Not being able to take it any longer, I did try to call him. But he didn't answer. He never returned my call, either. So I texted him.

- You didn't even say goodbye.

He took so long to answer back that I thought he might not at all. But finally, I got a reply.

- Sorry, didn't want to wake you.

- You could have told me you had a flight back that soon.

- I didn't see the point. I told you we should just sort of live in the moment.

- So...should I expect you to come by the next time you're in New York? I'm going back home tomorrow.

He stopped replying right away. I tried to tell myself maybe he got busy doing something. But his next text told me why he took forever to answer me.

- No...we aren't together, Sam.

Then another message came a couple of minutes later.

- I thought you understood that was all just for one night.

I couldn't believe what I had just read. I must have reread it 10 times to make sure I had read it right. What?!

He dropped everything and flew to London to be with me, told me he loved me, had sex with me, spent Christmas with me as part of his family, got me an amazing gift, and now it was over? It didn't mean or change anything? He was just going to act like none of it happened?

I snapped. I sent him a series of mean, hateful, hurtful, spiteful texts after that, none of which he answered. I also tried to call him on repeat about 8 times. The only thing I got in response was one text that said "stop."

I had no idea why he was being like this after the great time we had together in London. But all I could do was sit and wonder, because he wouldn't speak to me. And I had no choice but to move forward with what was going on in my life. Life wouldn't wait for him.

I went back to New York and I started working again at different odd jobs. I talked to my mom daily, making sure she was okay and promising to come visit her soon. My dad was okay for the moment, put on bed rest and being closely monitored by his girlfriend. He would have to change his diet and have regular check ups for a while, but he should be fine.

I was still pissed at him, but I did call him to make sure he was okay and tell him I would be there to help if he needed it.
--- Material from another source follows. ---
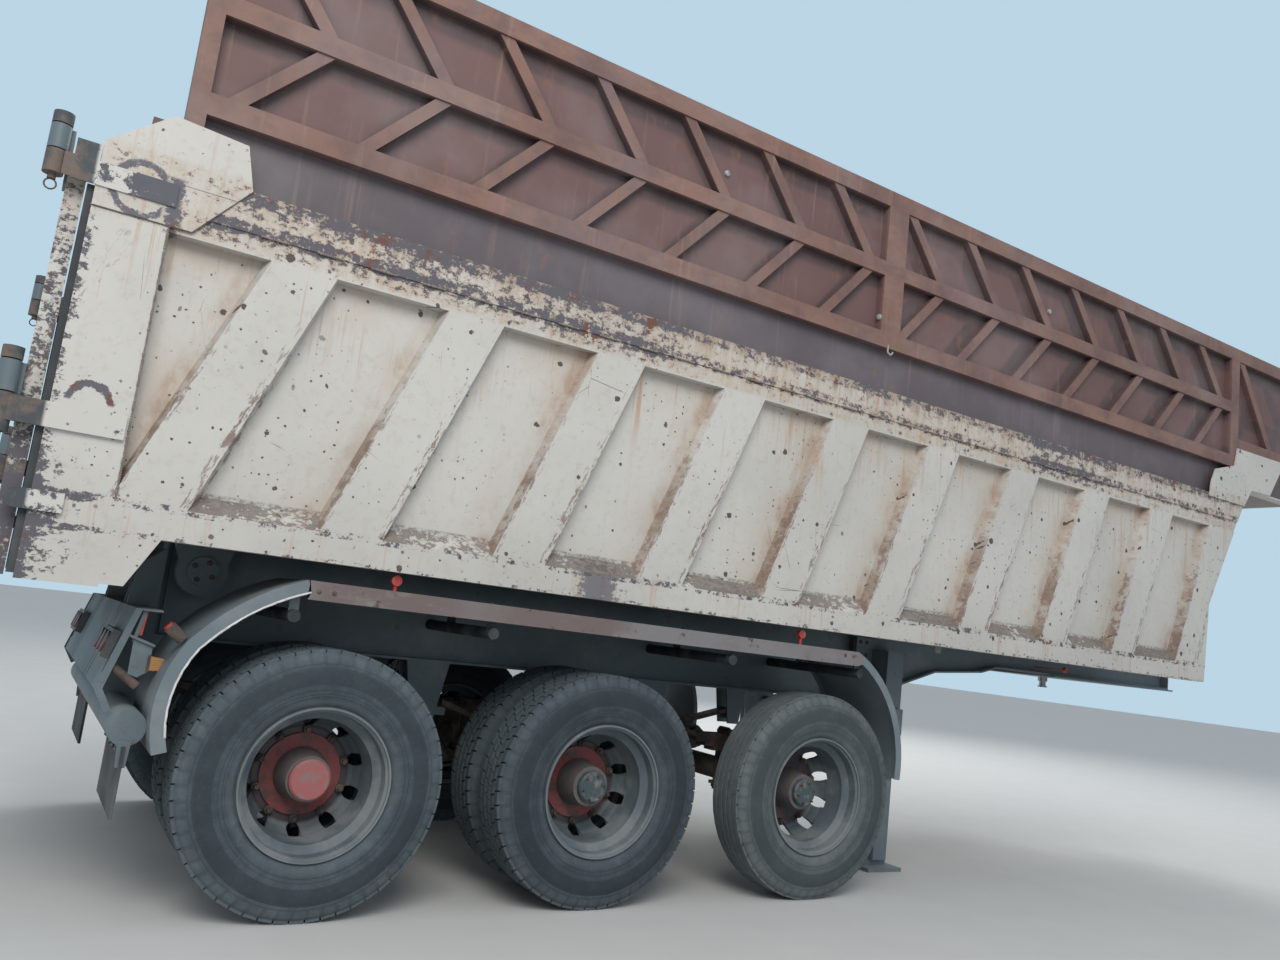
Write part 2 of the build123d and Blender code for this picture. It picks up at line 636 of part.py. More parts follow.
# Bars of the front board: half width, bottom, top
board_bars = [
    (EXT_IN, CANOPY_Z + 10, CANOPY_Z + 90),
    (EXT_IN, *MID_RAIL),
    (EXT_IN, *TOP_CHORD),
]
board_posts = [-790, -395, 0, 395, 790]


def chevron_rib(x0, z0, x1, z1):
    """Slanting rib between two rails, from its foot (x0, z0) to its head (x1, z1)."""
    half = CHEVRON_WIDTH / 2
    outline = [(x0 - half, z0), (x0 + half, z0), (x1 + half, z1), (x1 - half, z1)]
    side_plate([(max(x, EXT_REAR), z) for x, z in outline], EXT_IN + SHEET, CHEVRON_OUT)


with BuildPart() as extension:
    sheet = [
        (EXT_REAR, SIDE_TOP),
        (front_x(SIDE_TOP) - 24, SIDE_TOP),
        (SLOPE_TOP[0] - 26, CANOPY_Z + 10),
        (EXT_FRONT, CANOPY_Z + 10),
        (EXT_FRONT, EXT_TOP),
        (EXT_REAR, EXT_TOP),
    ]
    side_plate(sheet, EXT_IN, EXT_IN + SHEET)
    for x0, x1, low, high in ext_bars:
        block(x0, x1, EXT_IN, EXT_OUT, low, high)
    block(EXT_REAR, EXT_FRONT, CHORD_IN, EXT_IN, *TOP_CHORD)
    for x0, x1, low, high in ext_bars:
        inside = (x0 + EXT_WALL, x1 - EXT_WALL, EXT_IN + SHEET, EXT_OUT - EXT_WALL)
        block(*inside, low + EXT_WALL, high - EXT_WALL, mode=Mode.SUBTRACT)
    for first, count in chevrons:
        for n in range(count):
            tip = first + n * CHEVRON_PITCH
            chevron_rib(tip, MID_RAIL[1], tip - UPPER_RUN, TOP_CHORD[0])
            chevron_rib(tip, MID_RAIL[0], tip - LOWER_RUN, LOW_CHORD[1])
    chevron_rib(7040, FRONT_CHORD[1], 6610, TOP_CHORD[0])
    both_sides()
    block(FRONT_BOARD - SHEET, FRONT_BOARD, -EXT_IN, EXT_IN, CANOPY_Z + 10, EXT_TOP)
    for half, low, high in board_bars:
        block(FRONT_BOARD, EXT_FRONT, -half, half, low, high)
    for y in board_posts:
        block(FRONT_BOARD, EXT_FRONT - 8, y - 32, y + 32, CANOPY_Z + 90, TOP_CHORD[0])
made(extension.part, "extensions")

# Canopy over the front: floor plate and the cream side plates that carry it
CANOPY_SIDE = [
    (6650, 2743),
    (6167, 2743),
    (6190, 2860),
    (6240, 2957),
    (6500, 3030),
    (6536, 3170),
    (7170, 3180),
    (7170, 3100),
    (7020, 2886),
    (6750, 2880),
]

with BuildPart() as canopy:
    block(SLOPE_TOP[0] - 20, EXT_FRONT, -HALF_WIDTH, HALF_WIDTH, CANOPY_Z, CANOPY_Z + 10)
    for side in (-1, 1):
        side_plate(CANOPY_SIDE, *sorted((side * HALF_WIDTH, side * (HALF_WIDTH + 8))))
    block(SLOPE_TOP[0] - 380, SLOPE_TOP[0] - 20, -WELL_HALF, WELL_HALF, CANOPY_Z, CANOPY_Z + 10)
made(canopy.part, "canopy")

# Body-side door hinges: knuckles with their pins, straps on the posts and latch arms
KNUCKLE_R, PIN_RADIUS = 34.0, 14.0
STRAP_OUT = 1265.0
# Hinge heights: body knuckle bottom and top, door knuckle bottom and top
hinge_heights = [(1680, 1815, 1820, 1930), (2620, 2705, 2710, 2800)]
# Straps on the body: rear and front station, inner |Y|, bottom, top
body_straps = [
    (-1270, -900, HALF_WIDTH, 1720, 1810),
    (-1260, -1148, HALF_WIDTH + CORNER_SHEET, 2620, 2705),
    (-1148, -880, HALF_WIDTH + CORNER_SHEET, 2617, 2705),
    (-1230, -1150, HALF_WIDTH + CORNER_SHEET, 2617, 2767),
    (-1192, -1045, HALF_WIDTH, 1430, 1500),
]

with BuildPart() as knuckles:
    for low, high, door_low, door_high in hinge_heights:
        bar_up(DOOR_AXIS_X, DOOR_AXIS_Y, KNUCKLE_R, low, high)
        bar_up(DOOR_AXIS_X, DOOR_AXIS_Y, PIN_RADIUS, low - 20, door_high + 5)
        bar_up(DOOR_AXIS_X, DOOR_AXIS_Y, KNUCKLE_R, door_high + 5, door_high + 48)
    for x0, x1, inner, low, high in body_straps:
        block(x0, x1, inner, STRAP_OUT, low, high)
    bar_across(-1192, 1465, 35, HALF_WIDTH, STRAP_OUT)
    both_sides()
made(knuckles.part, "door_hinges")

# Ram head bracket on the well's wall
HEAD_X, HEAD_Z = HOIST_HEAD
HEAD_HALF = 40.0

with BuildPart() as yoke:
    for side in (-1, 1):
        cheek = [
            (WELL[2][0], 2690),
            (HEAD_X - 20, 2690),
            (HEAD_X + 60, 2715),
            (HEAD_X + 60, 2790),
            (HEAD_X - 20, 2865),
            (WELL[2][0], 2865),
        ]
        side_plate(cheek, *sorted((side * (HEAD_HALF + 5), side * (HEAD_HALF + 23))))
        bar_across(HEAD_X, HEAD_Z, 48, *sorted((side * (HEAD_HALF + 23), side * (HEAD_HALF + 35))))
made(yoke.part, "hoist_yoke")

# Rear doors: two leaves with pressed frames, straps and knuckles
DOOR_LOW, DOOR_HIGH = 1200.0, 2690.0
DOOR_MEET, DOOR_EDGE = 5.0, 1200.0
PANEL_IN, PANEL_OUT = 110.0, 1100.0
STRAP_PLATE = 10.0
# Recessed panels: bottom, top
door_panels = [(1300, 1640), (1700, 2040), (2100, 2600)]
door_ribs = [357, 605, 853]
DOOR_RIB_HALF = 28.0
# Straps on each leaf: inner |Y|, outer |Y|, bottom, top
leaf_straps = [(60, 1200, 1820, 1930), (1100, 1200, 2610, 2800)]


def span(side, y0, y1):
    """Y limits on one side of the middle."""
    return sorted((side * y0, side * y1))


for side, label in ((1, "left"), (-1, "right")):
    with BuildPart() as leaf:
        block(DOOR_OUT, DOOR_IN, *span(side, DOOR_MEET, DOOR_EDGE), DOOR_LOW, DOOR_HIGH)
        for low, high in door_panels:
            ends = span(side, PANEL_IN, PANEL_OUT)
            block(DOOR_OUT - 1, DOOR_IN - SHEET, *ends, low, high, mode=Mode.SUBTRACT)
        for y in door_ribs:
            ends = span(side, y - DOOR_RIB_HALF, y + DOOR_RIB_HALF)
            block(DOOR_OUT + 14, DOOR_IN - SHEET, *ends, door_panels[0][0], door_panels[-1][1])
    made(leaf.part, f"door_{label}")

    with BuildPart() as door_straps:
        for y0, y1, low, high in leaf_straps:
            block(DOOR_OUT - STRAP_PLATE, DOOR_OUT, *span(side, y0, y1), low, high)
        for _, _, low, high in hinge_heights:
            bar_up(DOOR_AXIS_X, side * DOOR_AXIS_Y, KNUCKLE_R, low, high)
            block(-1275, DOOR_OUT, *span(side, 1188, 1225), low, high)
            bore = PIN_RADIUS + RUN_GAP
            bar_up(DOOR_AXIS_X, side * DOOR_AXIS_Y, bore, low - 5, high + 5, mode=Mode.SUBTRACT)
    made(door_straps.part, f"door_straps_{label}")

# Tipping ram: barrel and five nested tubes along the line from foot to head
reach = hypot(HEAD_X - FOOT_X, HEAD_Z - FOOT_Z)
ram_line = (HEAD_X - FOOT_X, 0, HEAD_Z - FOOT_Z)
ram_plane = Plane(origin=(st(FOOT_X), 0, FOOT_Z), x_dir=(0, 1, 0), z_dir=ram_line)
STAGES = 5
STAGE_STEP_R = 12.5
BARREL_R = 100.0
BARREL_TOP = 1240.0
NECK_END = 95.0
TUBE_WALL = STAGE_STEP_R - 0.5


def tube(radius, bore, s0, s1):
    """Length of round tube on the ram's line, between two distances from its foot."""
    with BuildSketch(ram_plane.offset(s0)) as ring:
        Circle(radius)
        if bore:
            Circle(bore, mode=Mode.SUBTRACT)
    extrude(ring.sketch, amount=s1 - s0)


with BuildPart() as barrel:
    tube(75, 0, 20, NECK_END)
    tube(BARREL_R, 0, NECK_END, NECK_END + 18)
    tube(BARREL_R, BARREL_R - TUBE_WALL, NECK_END + 18, BARREL_TOP)
    bar_across(FOOT_X, FOOT_Z, 50, -EYE_HALF, EYE_HALF)
    bar_across(FOOT_X, FOOT_Z, 30 + RUN_GAP, -EYE_HALF - 5, EYE_HALF + 5, mode=Mode.SUBTRACT)
made(barrel.part, "ram_barrel")

for n in range(1, STAGES + 1):
    radius = BARREL_R - n * STAGE_STEP_R
    top = BARREL_TOP + n * 10
    with BuildPart() as stage:
        if n < STAGES:
            tube(radius, radius - TUBE_WALL, NECK_END + 25, top)
        else:
            tube(radius, 0, NECK_END + 25, reach - 30)
            bar_across(HEAD_X, HEAD_Z, 55, -HEAD_HALF, HEAD_HALF)
    made(stage.part, f"ram_stage_{n}")

# Wheels: outer and inner rims back to back on a hub with its drum
RIM_WALL = 8.0
MATE_Y = 935.0
# Rim section from its outer lip inwards: radius, distance in from the lip
rim_line = [
    (298.5, 0),
    (298.5, 12),
    (287, 16),
    (284, 60),
    (254, 84),
    (254, 128),
    (282, 196),
    (286, 228),
    (298.5, 232),
    (298.5, RIM_WIDTH),
]
# Disc: its dished face from the rim's well to the bolting face, then its back
disc_face = [(246, 105), (240, 150), (232, 205), (212, 250), (190, 273), (141, 273)]
disc_back = [(141, 285), (196, 285), (222, 261), (244, 208), (246, 128)]
DISH = 285.0
HAND_HOLES = 10
HAND_PITCH_R = 222.0
HAND_R = 28.0
# Hub from its cap inwards: radius, |Y|; the flange moves with the number of wheels it carries
CAP_Y = 1122.0
CAP_R, WIDE_CAP_R = 72.0, 82.0
DRUM_R, DRUM_WALL = 210.0, 18.0
TYRE_SIDES = 48
# Tyre: half width and radius, outside and inside
tyre_outside = [(139.5, 402), (104, TYRE_R)]
tyre_inside = [(139.5, 402), (106, 291)]


def turned(points, side):
    """Ring turned about the axle's line from (radius, |Y|) points."""
    with BuildSketch(Plane.YZ) as section:
        with BuildLine():
            Polyline(*[(side * y, r) for r, y in points], close=True)
        make_face()
    revolve(section.sketch, axis=Axis.Y)


def rim_and_disc(side, lip_y, inward):
    """Rim with its pierced disc; inward is 1 where the dish faces out and -1 where it faces in."""
    outer = [(r, lip_y - inward * d) for r, d in rim_line]
    inner = [(r - RIM_WALL, y) for r, y in outer]
    turned(outer + inner[::-1], side)
    turned([(r, lip_y - inward * d) for r, d in disc_face + disc_back], side)
    near, far = sorted((side * (lip_y - inward * 185), side * (lip_y - inward * 300)))
    with BuildSketch(Plane.XZ.offset(-near)) as holes:
        with PolarLocations(HAND_PITCH_R, HAND_HOLES, start_angle=18):
            Circle(HAND_R)
    extrude(holes.sketch, amount=-(far - near), mode=Mode.SUBTRACT)


def hub_line(flange_y, cap_r):
    """Half section of a hub whose flange bears at flange_y."""
    bore = SPINDLE_R + RUN_GAP
    return [
        (0, CAP_Y),
        (cap_r - 8, CAP_Y),
        (cap_r, CAP_Y - 8),
        (cap_r, 1092),
        (90, 1092),
        (110, 959),
        (165, 959),
        (165, MATE_Y + 12),
        (139, MATE_Y + 12),
        (139, flange_y),
        (185, flange_y),
        (185, flange_y - 16),
        (DRUM_R, flange_y - 16),
        (DRUM_R, 705),
        (DRUM_R - DRUM_WALL, 705),
        (DRUM_R - DRUM_WALL, flange_y - 34),
        (80, flange_y - 34),
        (72, 727),
        (bore, 727),
        (bore, SPINDLE_END + 5),
        (0, SPINDLE_END + 5),
    ]


def tyre_shell(side, centre):
    """One tyre with its middle plane at centre."""
    for outline, mode in ((tyre_outside, Mode.ADD), (tyre_inside, Mode.SUBTRACT)):
        stations = outline + [(-half, r) for half, r in reversed(outline)]
        rings = []
        for half, r in sorted(stations):
            with BuildSketch(Plane.XZ.offset(-(side * centre + half))) as ring:
                RegularPolygon(r, TYRE_SIDES, major_radius=False, rotation=180 / TYRE_SIDES)
            rings.append(ring.sketch)
        loft(rings, ruled=True, mode=mode)


for axle, place in enumerate(("rear", "middle", "front")):
    twin = place != "front"
    for side, hand in ((1, "left"), (-1, "right")):
        at_axle = Pos(st(axle * AXLE_PITCH), 0, TYRE_R)
        with BuildPart() as outer_tyre:
            tyre_shell(side, RIM_FACE_Y - RIM_WIDTH / 2)
        pieces = [outer_tyre.part]
        if twin:
            with BuildPart() as inner_tyre:
                tyre_shell(side, RIM_FACE_Y - RIM_WIDTH / 2 - TWIN_PITCH)
            pieces.append(inner_tyre.part)
        made(Compound([at_axle * piece for piece in pieces]), f"tyres_{place}_{hand}")

        with BuildPart() as wheel:
            rim_and_disc(side, RIM_FACE_Y, 1)
            if twin:
                rim_and_disc(side, MATE_Y - DISH, -1)
        with BuildPart() as hub:
            flange_y = MATE_Y - 12 if twin else MATE_Y
            turned(hub_line(flange_y, WIDE_CAP_R if place == "rear" else CAP_R), side)
        made(Compound([at_axle * wheel.part, at_axle * hub.part]), f"wheels_{place}_{hand}")
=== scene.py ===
import json
from functools import reduce
from math import atan2, cos, hypot, radians, sin, tau

import bmesh
import bpy
from mathutils import Matrix, Vector


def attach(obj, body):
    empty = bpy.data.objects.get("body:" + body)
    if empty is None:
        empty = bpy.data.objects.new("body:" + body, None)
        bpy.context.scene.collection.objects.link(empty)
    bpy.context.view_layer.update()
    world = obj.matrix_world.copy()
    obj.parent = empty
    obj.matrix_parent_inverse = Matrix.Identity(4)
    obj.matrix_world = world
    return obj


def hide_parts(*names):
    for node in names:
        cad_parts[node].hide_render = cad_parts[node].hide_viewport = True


# Looks of the tri-axle tipping semi-trailer. Metres, in the CAD frame:
# X forward, Y left, Z up, origin on the ground under the middle of the outline.

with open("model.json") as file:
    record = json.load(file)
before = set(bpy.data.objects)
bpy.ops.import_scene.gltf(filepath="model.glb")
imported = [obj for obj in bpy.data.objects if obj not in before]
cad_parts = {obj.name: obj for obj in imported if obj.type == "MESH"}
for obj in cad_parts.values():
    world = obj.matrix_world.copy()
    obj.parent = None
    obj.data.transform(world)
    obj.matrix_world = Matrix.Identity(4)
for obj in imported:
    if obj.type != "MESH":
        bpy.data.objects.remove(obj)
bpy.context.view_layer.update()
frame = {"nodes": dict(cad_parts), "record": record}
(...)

Our relationship was still rocky, but at least it was something. And I was so thankful he was going to be okay. He got lucky. We all did, really.

I started to settle into the new way of how things were going and kind of accepted the fact that this was just my life now. I mean realistically, what did I expect? My parents to stay together forever? To never have any health scares with them as they got older? To live happily ever after with my own Prince Charming? These things happened to everybody. I just needed to man up and deal. Things could be worse.

At least, that's what I was getting from therapy. I was proud of myself for stepping up and accepting things for what they were. Instead of just throwing a never ending pity party for myself and drowning in my sorrows every day.

Ed was still a sore subject. He always would be. Was I still crying over him every day and trying to plot how to get him back? No. But it still broke my heart every time I thought of the fact that he used to be my best friend, I had him as a significant other, and then I lost both.

Sometimes I had the thought in my mind that I was the only person in the entire world who believed he really was the one for me. He was it. He was my match. My other half. I had tried to go on dates or talk to other guys, but it just never worked. No one interested me. No one was him. Even if I hated him.

Even Ed's mom, who was our biggest fan, told me she was sorry things weren't going to work out and she had thought him coming to London at Christmas might change things. Even she had given up.

Being in therapy didn't really make me a cynical or pessimistic person, per se. It just made me more of a realist. I was okay with the fact that I believed Ed and I were meant to be together but weren't going to be. The same thing had happened with my parents in the end. Some people just don't get the happy ending they're supposed to. It was my problem to deal with and get over.

And I truly had started to believe that until fate crossed our paths yet again.